After his discharge from the U.S. Navy, Dominick completed his undergraduate work at the University of Virginia, majoring in English. It was during his time as an undergraduate that Dominick decided to become an educator, but this decision would not immediately lead him to graduate school.
Following his graduation from UVA, Dominick served as a social worker for two years, supporting inner-city youth and recently separated military veterans in Charlottesville, VA. But - like so many students at LGS - he couldn't shake the passion for literature that graduate education would allow him to further explore and pursue as a career. "Literature has always illuminated my deepest fears, concerns, and desires even as it exposes different worlds of experience that stretch the imagination. I was drawn to the Laney Graduate School doctoral program in English because although it was large enough to cater to my diverse intellectual interests, it was also small enough to provide me with substantial academic support."
Dominick also chose Emory and the Laney Graduate School both because of its location in Atlanta, a vibrant city with a rich Civil Rights history, and also because of Emory's Manuscript and Rare Book Library (MARBL), which serves as a world-class repository of black literary and cultural artifacts that has enriched my scholarship.
Now a fourth year student, Dominick draws on his military and social work backgrounds to further his work. His research interrogates select autobiographies written by African American and Afro-Cuban writers to consider how the intersections of the military and prison shape the prospects for black liberation from the Spanish American War through Vietnam. "Given that the military supposedly serves as an institution that affords blacks the full privileges of civic inclusion," says Dominick, "a central irony exists when considering that the social conventions of the military reflect those of the prison—the institution that has historically stripped blacks of basic citizenship rights." Thus, his dissertation, titled Shades of Heroism: The Black Soldier and Black Prisoner in African Diasporic Literature and Culture, 1898-1975, pairs various African American and Afro-Cuban authors who have served in the military or prison with others who metaphorically represent themselves as soldiers or prisoners.
Says Dominick, "My goal is to consider how discipline and other facets of both institutional cultures simultaneously empower and disempower blacks in the United States and Cuba during these historical periods. Considering that various prominent African Americans freedom fighters have historically visited or moved to Cuba to remedy racial oppression in the United States, my project considers Cuba’s social, political and economic engagements with the United States as a foundation for highlighting how African Americans were often misguided in their assessment of Cuba as a racial utopia." Furthermore, his research also sheds light on late-nineteenth century Cuban history and culture from the perspective of Afro-Cuban escaped slaves (maroons) who lived in the woods and experienced solitary confinement before serving as Cuban rebel soldiers (mambises) during the Spanish American War.

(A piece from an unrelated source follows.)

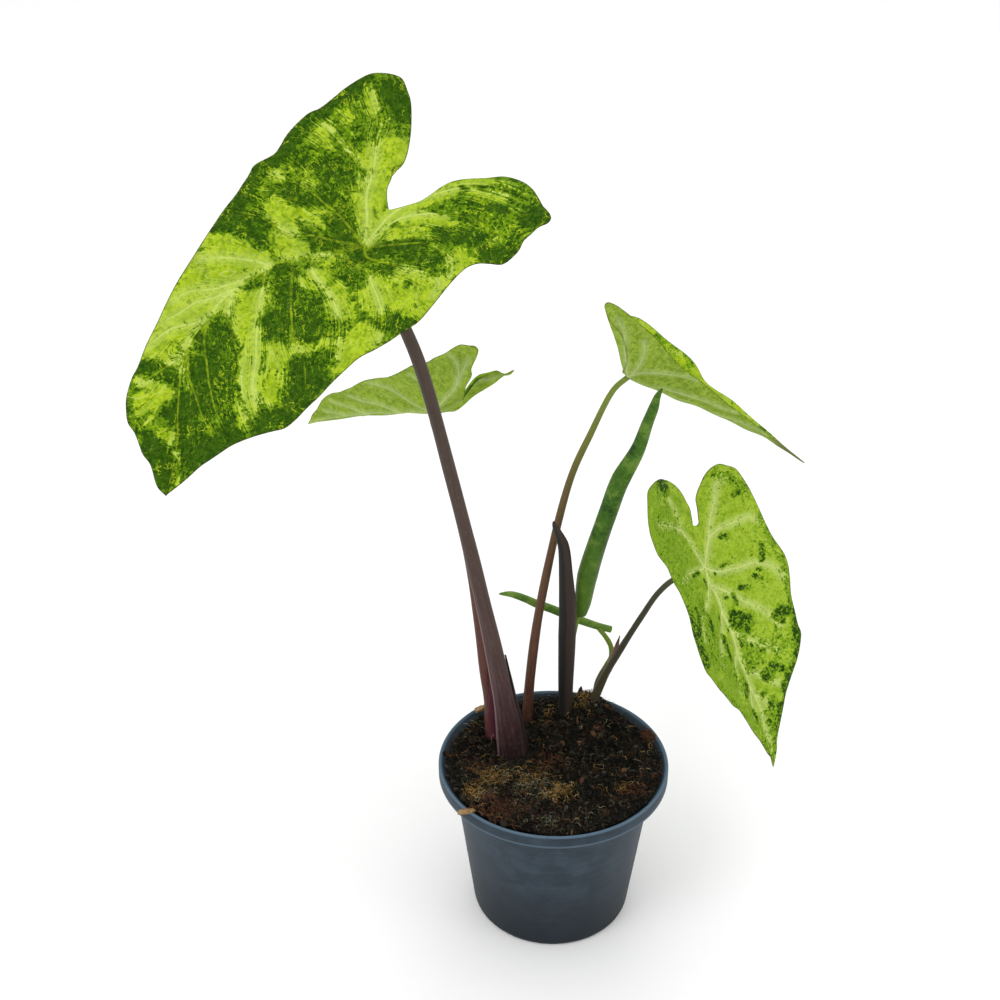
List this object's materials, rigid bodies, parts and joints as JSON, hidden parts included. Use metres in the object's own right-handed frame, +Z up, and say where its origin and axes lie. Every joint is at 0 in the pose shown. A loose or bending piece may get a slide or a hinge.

Dominick hopes that his project "will help academics, lawmakers, and the general public query the various narratives that are perpetuated about blacks joining the military or going to prison in both countries even as my research can help bring attention to an understudied nexus between two of the most significant institutions in African American and Afro-Cuban life."
Becoming an Educator
"At Emory, I have enjoyed teaching courses in the English Department such as Literature of (Black) Warfare in which I helped students to consider how war shapes U.S. and trans-national cultures by providing a framework for them to study intersectional issues of race, class, ethnicity, gender, religion and disability among others," says Dominick. But Dominick's rich background of military service, social activism and social work have taken his teaching interests beyond English and into the interdisciplinary fields of African American Studies and Womens' Gender, and Sexuality Studies.

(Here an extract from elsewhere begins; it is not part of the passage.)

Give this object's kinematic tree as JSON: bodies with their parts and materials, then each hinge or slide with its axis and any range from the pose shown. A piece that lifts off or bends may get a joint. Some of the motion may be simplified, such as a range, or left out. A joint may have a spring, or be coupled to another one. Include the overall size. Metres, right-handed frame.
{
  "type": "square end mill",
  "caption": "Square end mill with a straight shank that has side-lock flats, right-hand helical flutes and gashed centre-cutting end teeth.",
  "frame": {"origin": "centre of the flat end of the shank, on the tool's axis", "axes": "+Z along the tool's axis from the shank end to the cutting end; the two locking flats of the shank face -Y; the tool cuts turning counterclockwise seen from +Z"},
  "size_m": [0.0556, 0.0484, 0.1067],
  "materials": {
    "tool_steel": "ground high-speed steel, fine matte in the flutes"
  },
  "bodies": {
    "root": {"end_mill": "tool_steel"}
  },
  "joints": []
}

"As a former regional veteran support specialist for the Virginia Wounded Warrior Program, I assisted service members who often struggled with PTSD after serving in war and who were often sent to prison for male intimate partner violence against women partly as a result of their debilitating psychological condition." He continues, "At Emory, I decided to continue my social activism work by serving as the graduate assistant for the Emory-Men Stopping Violence Initiative, which is located at the Emory Center for Women. In this capacity, I serve as an advocate against male intimate partner violence against women by speaking out, conducting workshops, and facilitating presentations at Emory and in the broader community." Dominick also co-instructs Emory’s “Men Stopping Violence Class” and internship, a course in which undergraduates are challenged to analyze male intimate partner violence against women from theoretical and practical perspectives. The course will be taught for a third time in spring 2014 and, together with it's internship opportunity with the non-profit Men Stopping Violence, Inc., it is ivalued as an opportunity to learn community-building skills while also earning academic credit.
For his efforts and commitment to education and social activism, Dominick was recently awarded the Dr. Herman L. Reese Community Service Award in Education by Emory’s Caucus of Black Alumni.
After completing his PhD, Dominick's goal is to become a tenure track professor in an English Department. He hopes to teach classroom-based courses in African American and Caribbean literatures as well as non-traditional courses through online platforms and community-engaged learning venues. One might guess based on his experiences that more adventures are in store for Dominick, but one thing seems almost certain: no matter the path, he will arrive at the destination of his choice.